Le retour à la grosse pomme sera au final la partie la plus faible. Peter Jackson calme un peu le jeu. Le théâtre ne sera pas intégralement défoncé, le train malmené sera remplacé par un tramway, et Kong fera surtout des dégâts involontaires. On retrouve le fameux combat sur le gratte-ciel, où Naomi Watts devient plus une gêne qu’autre chose pour notre star, et Adrien Brody arrivera à temps pour la consoler du final attendu. Une dernière partie moins passionnante, la longueur du film pesant, le rythme monstrueux sur l'île étant encore dans les mémoires, ce qui fait qu'on n'échappe pas au comparatif.
On regrettera quelques choix de montages surprenants, comme ces plans aux ralentis parsemant le film, déstabilisants, et plombant la dynamique d’enchainement plutôt bonne du reste du métrage. Jackson ira aussi piocher quelques idées dans la version de Guillermin avec les journalistes escaladant le corps de l'animal, et la phrase final sera la même que dans le film de la RKO. Une façon de boucler la boucle.
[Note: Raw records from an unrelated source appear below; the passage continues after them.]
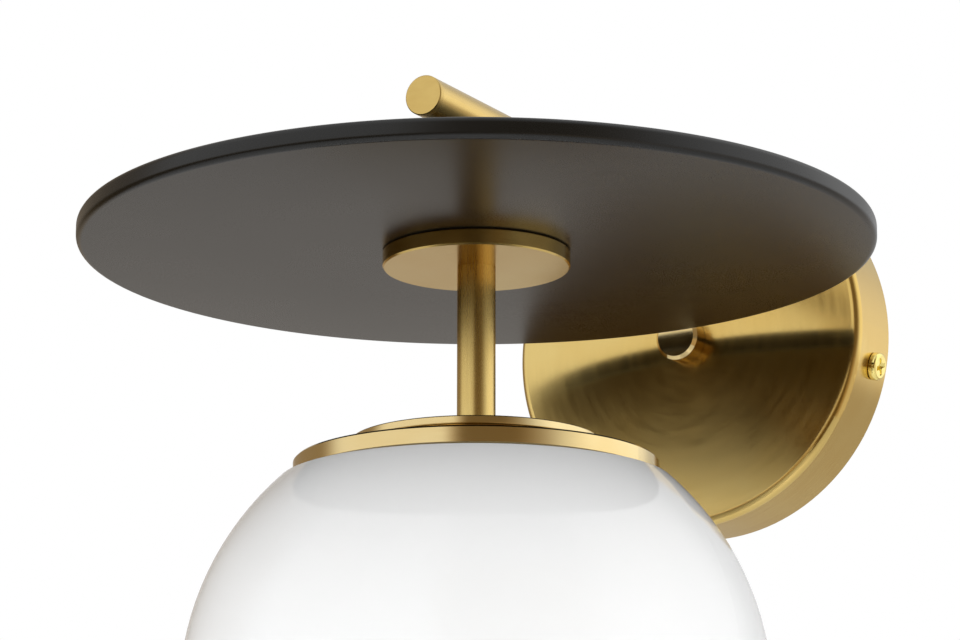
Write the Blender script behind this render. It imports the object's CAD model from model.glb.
import math
import bmesh
import bpy
from mathutils import Matrix, Vector


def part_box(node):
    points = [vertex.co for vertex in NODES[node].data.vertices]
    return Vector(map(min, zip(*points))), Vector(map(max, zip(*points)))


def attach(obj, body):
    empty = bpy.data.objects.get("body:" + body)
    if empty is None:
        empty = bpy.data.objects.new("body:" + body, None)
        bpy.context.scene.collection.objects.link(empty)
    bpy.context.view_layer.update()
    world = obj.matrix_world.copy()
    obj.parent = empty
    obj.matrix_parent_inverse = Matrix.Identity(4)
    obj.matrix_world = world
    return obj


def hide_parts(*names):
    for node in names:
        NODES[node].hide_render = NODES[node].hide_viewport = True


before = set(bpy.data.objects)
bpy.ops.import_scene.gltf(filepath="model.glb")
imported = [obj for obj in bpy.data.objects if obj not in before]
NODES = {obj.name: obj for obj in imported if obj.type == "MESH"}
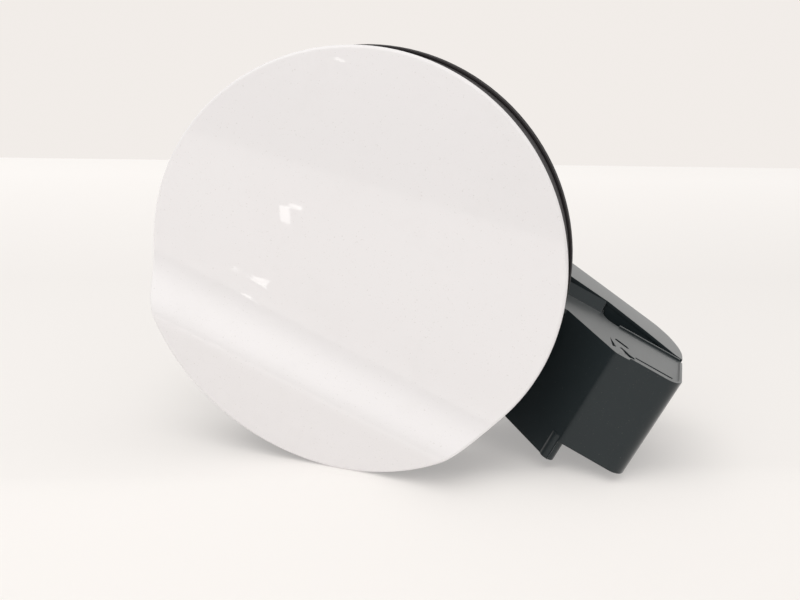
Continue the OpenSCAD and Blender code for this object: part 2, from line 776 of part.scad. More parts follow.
// Points along the spring's wire, seen from the hinge axis: a leg that lies on the front wall, the
// turns, a small bend and a leg that lies on the arm's root
leg_gap = 0.1;
front_leg = [13.5, front_y + shell_wall - hinge_y + wire_r + leg_gap];
coil_a0 = atan2(front_leg[1], front_leg[0]) - acos(coil_r / norm(front_leg));
leg_v = -(root_w / 2 + wire_r + leg_gap);
leg_bend_r = 1.5;
leg_bend_u = sqrt(pow(coil_r + leg_bend_r, 2) - pow(leg_v + leg_bend_r, 2));
leg_a = atan2(leg_v + leg_bend_r, leg_bend_u);
leg_end_u = 15;
coil_sweep = 360 * spring_turns + coil_a0 - root_angle - leg_a;
coil_steps = 18 * spring_turns;
coil_top = coil_z0 + coil_pitch * coil_sweep / 360;

function turned(u, v, z) = [u * cos(root_angle) - v * sin(root_angle),
                            u * sin(root_angle) + v * cos(root_angle), z];

spring_path = concat(
    [[front_leg[0], front_leg[1], coil_z0]],
    [for (i = [0:coil_steps]) let (t = i / coil_steps, a = coil_a0 - coil_sweep * t)
        [coil_r * cos(a), coil_r * sin(a), coil_z0 + (coil_top - coil_z0) * t]],
    [for (i = [1:4]) let (a = 180 + leg_a + (90 - leg_a) * i / 4)
        turned(leg_bend_u + leg_bend_r * cos(a), leg_v + leg_bend_r + leg_bend_r * sin(a),
               coil_top)],
    [turned(leg_end_u, leg_v, coil_top)]);
wire_sides = 8;

function unit(v) = v / norm(v);
function tangent(path, i) = unit(path[min(i + 1, len(path) - 1)] - path[max(i - 1, 0)]);
function wire_ring(path, i) =
    let (t = tangent(path, i), side = unit(cross([0, 0, 1], t)), up = cross(t, side))
    [for (k = [0:wire_sides - 1])
        path[i] + wire_r * (cos(k * 360 / wire_sides) * side + sin(k * 360 / wire_sides) * up)];

module torsion_spring() {
    n = len(spring_path);
    points = [for (i = [0:n - 1]) each wire_ring(spring_path, i)];
    sides = [for (i = [0:n - 2]) for (k = [0:wire_sides - 1])
        [i * wire_sides + k, i * wire_sides + (k + 1) % wire_sides,
         (i + 1) * wire_sides + (k + 1) % wire_sides, (i + 1) * wire_sides + k]];
    ends = [[for (k = [wire_sides - 1:-1:0]) k],
            [for (k = [0:wire_sides - 1]) (n - 1) * wire_sides + k]];
    color("silver") at_hinge() polyhedron(points = points, faces = concat(sides, ends));
}

// Rubber pad that stops the arm's root when the door stands open
module open_stop() {
    color("#202020")
        translate([neck_x + shell_wall * sin(slant), -neck_front + shell_wall * cos(slant), 0])
        rotate(-slant) translate([0.5, seat_gap / 2, box_mid_z - stop_w / 2])
            cube([stop_l, stop_t, stop_w]);
}

door_skin();
foam_pad();
door_liner();
rim_seal();
edge_buffers();
latch_tongue();
tongue_screws();
cap_holder();
hinge_arm();
arm_screws();
upper_bush();
lower_bush();
front_shell();
rear_shell();
shell_screws();
mouth_gasket();
hinge_pin();
pin_clip();
wave_washer();
torsion_spring();
open_stop();
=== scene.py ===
"""Round car fuel door with its hinge pocket, dressed for the picture.

Places in the room are in metres. A piece's own sizes are in millimetres and multiplied by MM.
"""
import math
import bpy
import bmesh
from mathutils import Matrix, Vector


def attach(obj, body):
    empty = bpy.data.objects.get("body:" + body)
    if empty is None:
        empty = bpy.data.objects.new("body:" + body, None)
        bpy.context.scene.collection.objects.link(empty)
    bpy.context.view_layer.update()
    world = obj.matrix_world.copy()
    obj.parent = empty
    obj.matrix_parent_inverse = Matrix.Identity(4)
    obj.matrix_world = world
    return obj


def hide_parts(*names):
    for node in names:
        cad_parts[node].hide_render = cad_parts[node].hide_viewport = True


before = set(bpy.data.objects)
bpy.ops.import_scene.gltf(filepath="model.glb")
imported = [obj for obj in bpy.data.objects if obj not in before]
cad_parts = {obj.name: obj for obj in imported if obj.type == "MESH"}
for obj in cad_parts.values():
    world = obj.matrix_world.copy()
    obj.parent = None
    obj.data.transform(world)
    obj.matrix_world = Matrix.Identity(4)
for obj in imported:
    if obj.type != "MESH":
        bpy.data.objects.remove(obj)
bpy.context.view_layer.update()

# Camera. It stands where the photograph was taken from: in front of the painted panel, a little to
# the pocket's side, with the door lying back on its lower rim.
camera_place = Vector((-0.01064, -0.45731, 0.16238))
picture_right = Vector((0.8664, 0.2437, 0.4358))
picture_up = Vector((-0.4923, 0.2716, 0.8269))
picture_back = picture_right.cross(picture_up).normalized()
picture_up = picture_back.cross(picture_right).normalized()
sensor_mm, lens_mm = 36, 49.5
camera_data = bpy.data.cameras.new("camera")
camera_data.sensor_width, camera_data.lens = sensor_mm, lens_mm
camera_data.clip_start, camera_data.clip_end = 0.01, 20
camera = bpy.data.objects.new("camera", camera_data)
turn = Matrix((picture_right, picture_up, picture_back)).transposed().to_4x4()
camera.matrix_world = Matrix.Translation(camera_place) @ turn
scene = bpy.context.scene
scene.collection.objects.link(camera)
scene.camera = camera
scene.view_settings.view_transform = "Standard"


# Light. A bright room with white walls and a white table: a soft sky all round, a wide window high
# in front and a little to the left, and a faint white card in front. In mirrors the side of the
# room behind the camera is darker.
class Field:
    """A socket that can be used in Python sums, each of which adds a Math node."""

    def __init__(self, maker, socket):
        self.maker, self.socket = maker, socket

    def _sum(self, operation, a, b):
        return self.maker.node("ShaderNodeMath", {"operation": operation}, {0: a, 1: b})

    def __add__(self, other):
        return self._sum("ADD", self, other)

    __radd__ = __add__

    def __sub__(self, other):
        return self._sum("SUBTRACT", self, other)

    def __rsub__(self, other):
        return self._sum("SUBTRACT", other, self)

    def __mul__(self, other):
        return self._sum("MULTIPLY", self, other)

    __rmul__ = __mul__

    def __truediv__(self, other):
        return self._sum("DIVIDE", self, other)

    def __rtruediv__(self, other):
        return self._sum("DIVIDE", other, self)

    def __or__(self, other):
        return self._sum("MAXIMUM", self, other)

    __ror__ = __or__


class NodeMaker:
    """Adds nodes to one tree; node() makes any of them and feeds its sockets."""

    def __init__(self, tree):
        self.tree = tree

    def feed(self, socket, value):
        if isinstance(value, Field):
            self.tree.links.new(value.socket, socket)
        else:
            socket.default_value = value

    def node(self, kind, settings=None, inputs=None, out=0):
        made = self.tree.nodes.new(kind)
        for name, value in (settings or {}).items():
            setattr(made, name, value)
        for name, value in (inputs or {}).items():
            self.feed(made.inputs[name], value)
        return Field(self, made.outputs[out]) if len(made.outputs) else None

    def mix(self, mask, a, b):
        return self.node("ShaderNodeMix", {"data_type": "RGBA"}, {0: mask, 6: a, 7: b}, out=2)

    def noise(self, where, scale, detail, rough=0.5):
        return self.node("ShaderNodeTexNoise", None,
                         {"Vector": where, "Scale": scale, "Detail": detail, "Roughness": rough})

    def ramp(self, value, low, high):
        return self.node("ShaderNodeMapRange", None, {0: value, 1: low, 2: high, 3: 0.0, 4: 1.0})

    def dot(self, where, direction):
        return self.node("ShaderNodeVectorMath", {"operation": "DOT_PRODUCT"},
                         {0: where, 1: direction}, out="Value")


# The part lies back on the door's lower rim and the pocket's lower corner, so the table's own
# upright is tilted against the part's.
lean_back, lean_aside = math.radians(16), math.radians(1.75)
table_up = (picture_up * math.cos(lean_back) + picture_back * math.sin(lean_back)
            + picture_right * math.sin(lean_aside)).normalized()

room_white = (1.0, 0.985, 0.965, 1)
wall_white = (0.885, 0.845, 0.812, 1)
lamp_white = (1.0, 0.985, 0.96)
sky_least, sky_gain = 0.58, 0.08
mirror_least, mirror_gain = 0.15, 0.82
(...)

Du coup, en plus d'un blockbuster aussi impressionnant que divertissant, on a un remake fidèle marchant dans les traces de l’œuvre de Cooper et Schoedsack. Car nul doute que si les deux gusses avaient eux les moyens techniques à la disposition de Jackson, ils auraient fait un film similaire. Ceux qui critiquent ce remake pour son trop plein d'actions et d'effets numériques (ou par effet de mode) devrait aller visionner la version de 33 où l'on est exactement dans la même démarche. Du spectacle avant tout avec la volonté de montrer des images spectaculaires. Les standards à ce niveau-là ayant évolué, tout comme la technique, la version de Peter Jackson semble en faire trop, alors qu'elle ne fait que suivre le même chemin.